How did maps of the distant reaches of the world communicate to the public in an era when exploration of those territories was still ongoing and knowledge about them remained incomplete? And why did Renaissance rulers frequently commission large-scale painted maps of those territories when they knew that they would soon be proven obsolete by newer, more accurate information? The Mapping of Power in Renaissance Italy addresses these questions by bridging the disciplines of art history and the histories of science, cartography, and geography to closely examine surviving Italian painted maps that were commissioned during a period better known for its printed maps and atlases. Challenging the belief that maps are strictly neutral or technical markers of geographic progress, this well-illustrated study investigates the symbolic and propagandistic dimensions of these painted maps as products of the competitive and ambitious European court culture that produced them.

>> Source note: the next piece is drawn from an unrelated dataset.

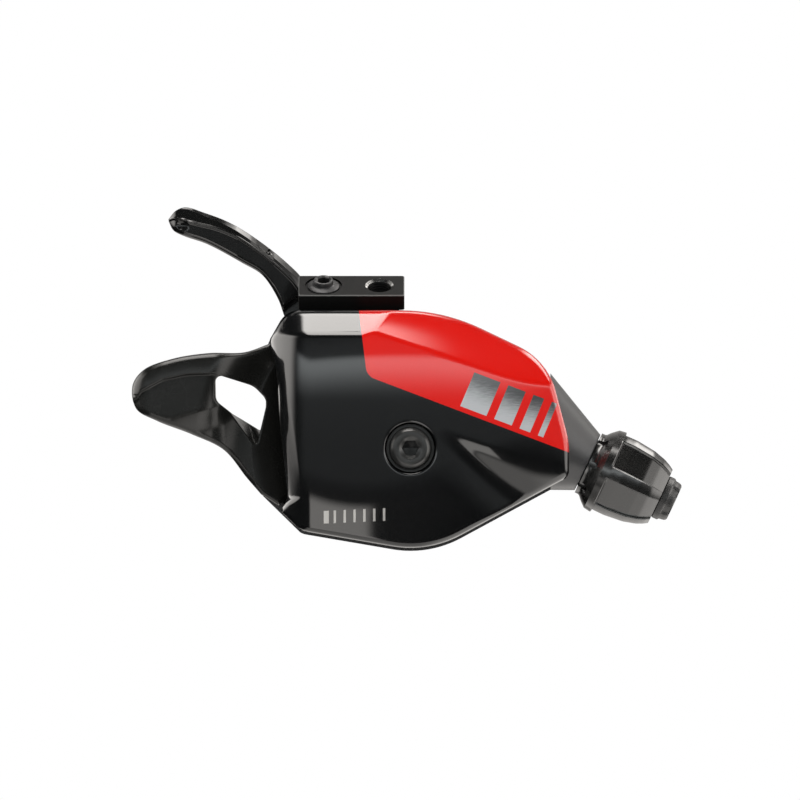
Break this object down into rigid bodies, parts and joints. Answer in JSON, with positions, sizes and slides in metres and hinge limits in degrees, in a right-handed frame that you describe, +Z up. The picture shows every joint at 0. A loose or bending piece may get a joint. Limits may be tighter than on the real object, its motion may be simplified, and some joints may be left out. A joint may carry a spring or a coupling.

Mark Rosen is Assistant Professor of Aesthetic Studies at the University of Texas, Dallas. A specialist in the art and cartography of early modern Europe, he has published work in The Art Bulletin, Oud Holland, Nuncius, and the Mitteilungen des Kunsthistorischen Institutes in Florenz. He was formerly a Fellow of the Medici Archive Project at the Archivio di Stato in Florence, and he has held fellowships from the National Endowment for the Humanities and the Kress Foundation.
1. A lost world: maps as decoration before the sixteenth century; 2. Wonders unknown to the ancients: maps as decoration in the early to mid sixteenth century; 3. The Medici Guardaroba and its role in the Florentine cosmos; 4. 'All the things of heaven and earth together': the Guardaroba program; 5. Manufacturing a universe: the Medici Guardaroba and its cosmographers; 6. The maps of the Medici Guardaroba; 7. The Guardaroba and the late cinquecento map-cycle competition; Appendix: the curriculum of Don Stefano Buonsignori.